We then studied whether the genes overlapping upregulated FL L1s (z > 3 for L1s) and associated with a negative z score (without a specific cutoff on the z for the genes) were associated with neural markers, genes found mutated in ASD and genes highly expressed in the adult brain (see ‘Methods’ section). We call these genes negatively correlated genes. There are about 10 negatively correlated genes in each of the three samples (SRR292614, SRR292620 and SRR292621) accounting for a total of 15 unique genes (Additional file 4: Fig. S3). For each sample, negatively correlated genes resulted enriched for neural markers from single cell studies [65] and for SFARI genes. These enrichments, however, appeared to be a general feature of genes overlapping full-length L1s, the subset of L1s analyzed in this study (z score > 25). These genes were not significantly enriched for those highly expressed in the adult brain [64] (Additional file 6: Tables S19–S22). However, five (one-third of the total) negatively correlated genes that are present also in the SFARI database showed the same behavior in all three samples (CADM2, CSMD1, DLG2, DLGAP1, GPHN) (Additional file 4: Fig. S3). The main function of these genes lies in synapse organization and function (Table 2). Examples of mappings for upregulated L1s are provided in Additional file 4: Figs. S4–S6. Figure 4E shows an example of an L1 upregulated in all 3 samples, found within a SFARI gene (DLGAP1) and associated with a negative z score. These results suggest that a subset of genes expressed in adult brain might be negatively influenced by the expression of the overlapping intronic FL L1s.

Table 2 Description of the 5 genes associated with a negative z score and overlapping an upregulated L1 element in all the three samples characterized by pervasive L1 upregulation

We then calculated the correlation between the transcription level of each expressed FL L1 element with the transcription level of the respective host gene in each dataset (Additional file 5: Tables S15–S18).

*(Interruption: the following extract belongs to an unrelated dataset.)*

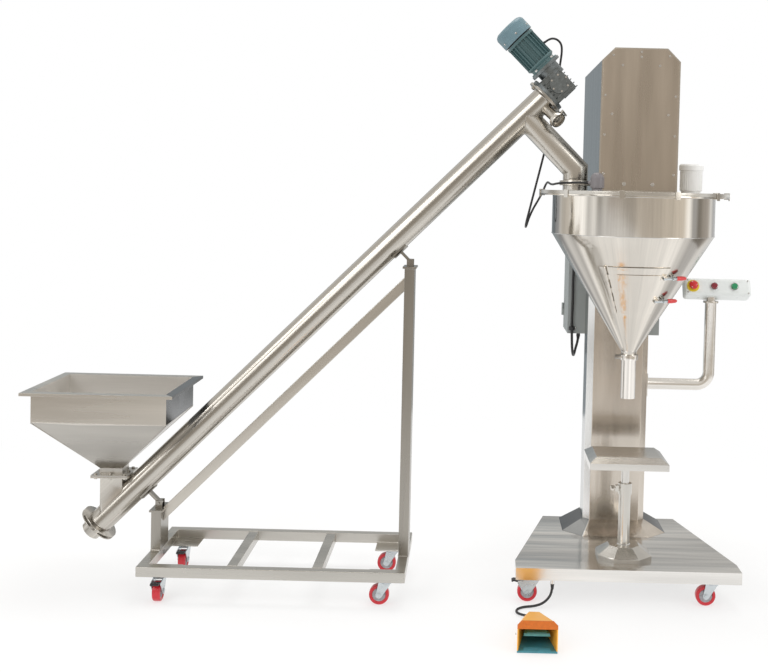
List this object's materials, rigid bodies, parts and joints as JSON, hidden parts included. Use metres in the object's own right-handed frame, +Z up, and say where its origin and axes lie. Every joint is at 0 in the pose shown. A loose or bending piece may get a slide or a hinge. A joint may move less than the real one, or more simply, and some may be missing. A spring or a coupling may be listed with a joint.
{
  "type": "auger powder filler",
  "caption": "Semi-automatic auger powder filler on a castered column base, with an inclined screw feeder on its own trolley, filling table, button box and foot pedal.",
  "frame": {"origin": "on the floor, under the middle of the whole machine's bounding box", "axes": "+X from the feeder to the filler, to the operator's right; +Y away from the operator; +Z up"},
  "size_m": [3.002, 1.448, 2.3602],
  "materials": {
    "stainless": "brushed",
    "polished_stainless": "polished",
    "zinc": "zinc plated",
    "wheel_red": "satin",
    "brake_black": "matte",
    "cast_aluminium": "cast",
    "motor_blue": "satin",
    "box_white": "satin",
    "estop_red": "gloss",
    "stop_red": "gloss",
    "start_green": "gloss",
    "cabinet_grey": "satin",
    "pedal_orange": "gloss",
    "treadle_teal": "satin",
    "sensor_grey": "satin",
    "filter_white": "satin",
    "cable_black": "matte"
  },
  "bodies": {
    "machine_frame": {"base_pan": "stainless", "cabinet_body": "cabinet_grey", "cabinet_lead": "cable_black", "caster_plates": "zinc", "column": "stainless", "control_arm": "stainless", "discharge_chute": "stainless", "feed_hopper": "stainless", "feeder_gearbox": "cast_aluminium", "feeder_lead": "cable_black", "feeder_motor": "motor_blue", "feeder_tube": "stainless", "head_front_panel": "stainless", "head_housing": "stainless", "hopper_cone": "polished_stainless", "hopper_lid": "polished_stainless", "level_sensor": "sensor_grey", "nozzle_tube": "stainless", "pedal_base": "treadle_teal", "pedal_housing": "pedal_orange", "pedal_lead": "cable_black", "powder_hopper": "polished_stainless", "table_stand": "stainless", "trolley_base": "stainless", "trolley_uprights": "stainless", "tube_brackets": "stainless", "vent_filter": "filter_white"},
    "filler_front_left_fork": {"filler_front_left_fork": "zinc"},
    "filler_front_left_wheel": {"filler_front_left_wheel": "wheel_red"},
    "filler_front_left_brake": {"filler_front_left_brake": "brake_black"},
    "filler_front_right_fork": {"filler_front_right_fork": "zinc"},
    "filler_front_right_wheel": {"filler_front_right_wheel": "wheel_red"},
    "filler_rear_left_fork": {"filler_rear_left_fork": "zinc"},
    "filler_rear_left_wheel": {"filler_rear_left_wheel": "wheel_red"},
    "filler_rear_right_fork": {"filler_rear_right_fork": "zinc"},
    "filler_rear_right_wheel": {"filler_rear_right_wheel": "wheel_red"},
    "trolley_front_left_fork": {"trolley_front_left_fork": "zinc"},
    "trolley_front_left_wheel": {"trolley_front_left_wheel": "wheel_red"},
    "trolley_front_left_brake": {"trolley_front_left_brake": "brake_black"},
    "trolley_rear_left_fork": {"trolley_rear_left_fork": "zinc"},
    "trolley_rear_left_wheel": {"trolley_rear_left_wheel": "wheel_red"},
    "trolley_rear_left_brake": {"trolley_rear_left_brake": "brake_black"},
    "trolley_front_right_fork": {"trolley_front_right_fork": "zinc"},
    "trolley_front_right_wheel": {"trolley_front_right_wheel": "wheel_red"},
    "trolley_rear_right_fork": {"trolley_rear_right_fork": "zinc"},
    "trolley_rear_right_wheel": {"trolley_rear_right_wheel": "wheel_red"},
    "feeder_screw": {"feeder_screw": "stainless"},
    "auger": {"auger": "stainless"},
    "agitator": {"agitator": "stainless"},
    "hopper_door": {"hopper_door": "polished_stainless"},
    "product_table": {"product_table": "stainless"},
    "stand_clamp_knob": {"stand_clamp_knob": "stainless"},
    "button_box": {"button_box": "box_white"},
    "estop_button": {"estop_button": "estop_red"},
    "stop_button": {"stop_button": "stop_red"},
    "start_button": {"start_button": "start_green"},
    "cabinet_door": {"cabinet_door": "cabinet_grey"},
    "pedal_treadle": {"pedal_treadle": "treadle_teal"},
    "upper_door_latch": {"upper_door_latch": "zinc"},
    "lower_door_latch": {"lower_door_latch": "zinc"}
  },
  "joints": [
    {"name": "filler_front_left_swivel", "type": "hinge", "parent": "machine_frame", "child": "filler_front_left_fork", "pos_m": [0.53501, -0.1935, 0.0965], "axis": [0, 0, 1], "continuous": true},
    {"name": "filler_front_left_roll", "type": "hinge", "parent": "filler_front_left_fork", "child": "filler_front_left_wheel", "pos_m": [0.50901, -0.1935, 0.04], "axis": [0, 1, 0], "continuous": true},
    {"name": "filler_front_left_brake_press", "type": "hinge", "parent": "filler_front_left_fork", "child": "filler_front_left_brake", "pos_m": [0.47601, -0.1935, 0.08], "axis": [0, 1, 0], "range_deg": [-18, 0]},
    {"name": "filler_front_right_swivel", "type": "hinge", "parent": "machine_frame", "child": "filler_front_right_fork", "pos_m": [1.25501, -0.1935, 0.0965], "axis": [0, 0, 1], "continuous": true},
    {"name": "filler_front_right_roll", "type": "hinge", "parent": "filler_front_right_fork", "child": "filler_front_right_wheel", "pos_m": [1.22901, -0.1935, 0.04], "axis": [0, 1, 0], "continuous": true},
    {"name": "filler_rear_left_swivel", "type": "hinge", "parent": "machine_frame", "child": "filler_rear_left_fork", "pos_m": [0.67501, 0.4065, 0.0965], "axis": [0, 0, 1], "continuous": true},
    {"name": "filler_rear_left_roll", "type": "hinge", "parent": "filler_rear_left_fork", "child": "filler_rear_left_wheel", "pos_m": [0.64901, 0.4065, 0.04], "axis": [0, 1, 0], "continuous": true},
    {"name": "filler_rear_right_swivel", "type": "hinge", "parent": "machine_frame", "child": "filler_rear_right_fork", "pos_m": [1.11501, 0.4065, 0.0965], "axis": [0, 0, 1], "continuous": true},
    {"name": "filler_rear_right_roll", "type": "hinge", "parent": "filler_rear_right_fork", "child": "filler_rear_right_wheel", "pos_m": [1.08901, 0.4065, 0.04], "axis": [0, 1, 0], "continuous": true},
    {"name": "trolley_front_left_swivel", "type": "hinge", "parent": "machine_frame", "child": "trolley_front_left_fork", "pos_m": [-0.95301, -0.2695, 0.0965], "axis": [0, 0, 1], "continuous": true},
    {"name": "trolley_front_left_roll", "type": "hinge", "parent": "trolley_front_left_fork", "child": "trolley_front_left_wheel", "pos_m": [-0.95301, -0.2955, 0.04], "axis": [-1, 0, 0], "continuous": true},
    {"name": "trolley_front_left_brake_press", "type": "hinge", "parent": "trolley_front_left_fork", "child": "trolley_front_left_brake", "pos_m": [-0.95301, -0.3285, 0.08], "axis": [-1, 0, 0], "range_deg": [-18, 0]},
    {"name": "trolley_rear_left_swivel", "type": "hinge", "parent": "machine_frame", "child": "trolley_rear_left_fork", "pos_m": [-0.95301, 0.1225, 0.0965], "axis": [0, 0, 1], "continuous": true},
    {"name": "trolley_rear_left_roll", "type": "hinge", "parent": "trolley_rear_left_fork", "child": "trolley_rear_left_wheel", "pos_m": [-0.95301, 0.0965, 0.04], "axis": [-1, 0, 0], "continuous": true},
    {"name": "trolley_rear_left_brake_press", "type": "hinge", "parent": "trolley_rear_left_fork", "child": "trolley_rear_left_brake", "pos_m": [-0.95301, 0.0635, 0.08], "axis": [-1, 0, 0], "range_deg": [-18, 0]},
    {"name": "trolley_front_right_swivel", "type": "hinge", "parent": "machine_frame", "child": "trolley_front_right_fork", "pos_m": [-0.05601, -0.2695, 0.0965], "axis": [0, 0, 1], "continuous": true},
    {"name": "trolley_front_right_roll", "type": "hinge", "parent": "trolley_front_right_fork", "child": "trolley_front_right_wheel", "pos_m": [-0.08201, -0.2695, 0.04], "axis": [0, 1, 0], "continuous": true},
    {"name": "trolley_rear_right_swivel", "type": "hinge", "parent": "machine_frame", "child": "trolley_rear_right_fork", "pos_m": [-0.05601, 0.1225, 0.0965], "axis": [0, 0, 1], "continuous": true},
    {"name": "trolley_rear_right_roll", "type": "hinge", "parent": "trolley_rear_right_fork", "child": "trolley_rear_right_wheel", "pos_m": [-0.08201, 0.1225, 0.04], "axis": [0, 1, 0], "continuous": true},
    {"name": "feeder_screw_turn", "type": "hinge", "parent": "machine_frame", "child": "feeder_screw", "pos_m": [-1.26281, -0.0735, 0.23745], "axis": [0.7071, 0, 0.7071], "continuous": true},
    {"name": "auger_turn", "type": "hinge", "parent": "machine_frame", "child": "auger", "pos_m": [0.90901, -0.0735, 1.66], "axis": [0, 0, 1], "continuous": true},
    {"name": "agitator_turn", "type": "hinge", "parent": "machine_frame", "child": "agitator", "pos_m": [0.90901, -0.0735, 1.66], "axis": [0, 0, 1], "continuous": true},
    {"name": "hopper_door_hinge", "type": "hinge", "parent": "machine_frame", "child": "hopper_door", "pos_m": [0.83466, -0.19483, 1.173], "axis": [-0.2756, -0.4497, 0.8496], "range_deg": [-115, 0]},
    {"name": "upper_latch_lift", "type": "hinge", "parent": "hopper_door", "child": "upper_door_latch", "pos_m": [1.01247, -0.29538, 1.32314], "axis": [-0.2229, 0.478, -0.8496], "range_deg": [0, 100]},
    {"name": "lower_latch_lift", "type": "hinge", "parent": "hopper_door", "child": "lower_door_latch", "pos_m": [0.98755, -0.24193, 1.22814], "axis": [-0.2229, 0.478, -0.8496], "range_deg": [0, 100]},
    {"name": "table_height", "type": "slide", "parent": "machine_frame", "child": "product_table", "axis": [0, 0, 1], "range_m": [-0.06, 0.12]},
    {"name": "stand_clamp_turn", "type": "hinge", "parent": "machine_frame", "child": "stand_clamp_knob", "pos_m": [0.90901, -0.0735, 0.4355], "axis": [1, 0, 0], "range_deg": [-180, 180]},
    {"name": "button_box_swivel", "type": "hinge", "parent": "machine_frame", "child": "button_box", "pos_m": [1.32901, 0.3565, 1.172], "axis": [0, 0, 1], "range_deg": [-60, 60]},
    {"name": "estop_press", "type": "slide", "parent": "button_box", "child": "estop_button", "axis": [0, -0.9063, 0.4226], "range_m": [-0.004, 0], "stiffness_N_per_m": 900, "springref_m": 0.001},
    {"name": "stop_press", "type": "slide", "parent": "button_box", "child": "stop_button", "axis": [0, -0.9063, 0.4226], "range_m": [-0.004, 0], "stiffness_N_per_m": 900, "springref_m": 0.001},
    {"name": "start_press", "type": "slide", "parent": "button_box", "child": "start_button", "axis": [0, -0.9063, 0.4226], "range_m": [-0.004, 0], "stiffness_N_per_m": 900, "springref_m": 0.001},
    {"name": "cabinet_door_hinge", "type": "hinge", "parent": "machine_frame", "child": "cabinet_door", "pos_m": [0.69251, 0.6985, 1.005], "axis": [0, 0, 1], "range_deg": [0, 115]},
    {"name": "treadle_press", "type": "hinge", "parent": "machine_frame", "child": "pedal_treadle", "pos_m": [0.52301, -0.5125, 0.022], "axis": [1, 0, 0], "range_deg": [0, 8], "stiffness_Nm_per_rad": 8, "springref_deg": -14.32}
  ]
}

Interestingly, the percentages of FL L1s whose expression is in negative correlation with the expression of the host gene in Velmeshev data were 50% and 60% for ACC and PFC, respectively, while in the Deneault dataset these percentages were much lower with 3.4% and 0% for iPSC and differentiated neurons, respectively. These results raise the interesting question whether cultured cells are a good system to finely study the expression and the activity of transposable elements.

To validate the observed expression patterns in an independent dataset, we exploited data from a recent study [70], where the authors calculated the coefficient of correlation between the expression of intronic and intergenic L1s and the expression of the overlapping genes in 49 human tissues. The authors stratified L1s into elements expressed in all tissues and in those with a particularly high expression (> 1.5-fold higher) in one tissue compared to all others. Initially, to ease data representation, we grouped the 49 tissues into 11 classes. Our analysis showed that the average coefficient of correlation between intronic tissue-specific L1s and their overlapping genes was substantially lower for brain-derived tissues compared to all other tissues (Fig. 4F). This adds support to the existence of an inverse correlation between intronic L1 and the host genes expression in neurons for a subset of genes. When values for the ungrouped tissues were plotted, results showed differences among areas of the brain. The lower values, suggestive of a stronger negative expression correlation between a subset of L1/gene pairs, were derived from putamen basal ganglia, ACC and cerebellar hemispheres (Fig. 4G). These results support both the idea of regional differences in the brain as well as the existence of a possible relationship specific to the ACC.

Taken together, our results suggest that L1 upregulation might, in some instances, be associated with the downregulation of their host genes. This could happen more frequently in genes important for ASD, with a mechanism yet to be characterized. Of note, the strong enrichments of FL L1-containing genes for neural markers and SFARI classification are interesting and will be important, in future studies, to specifically deepen our knowledge on them.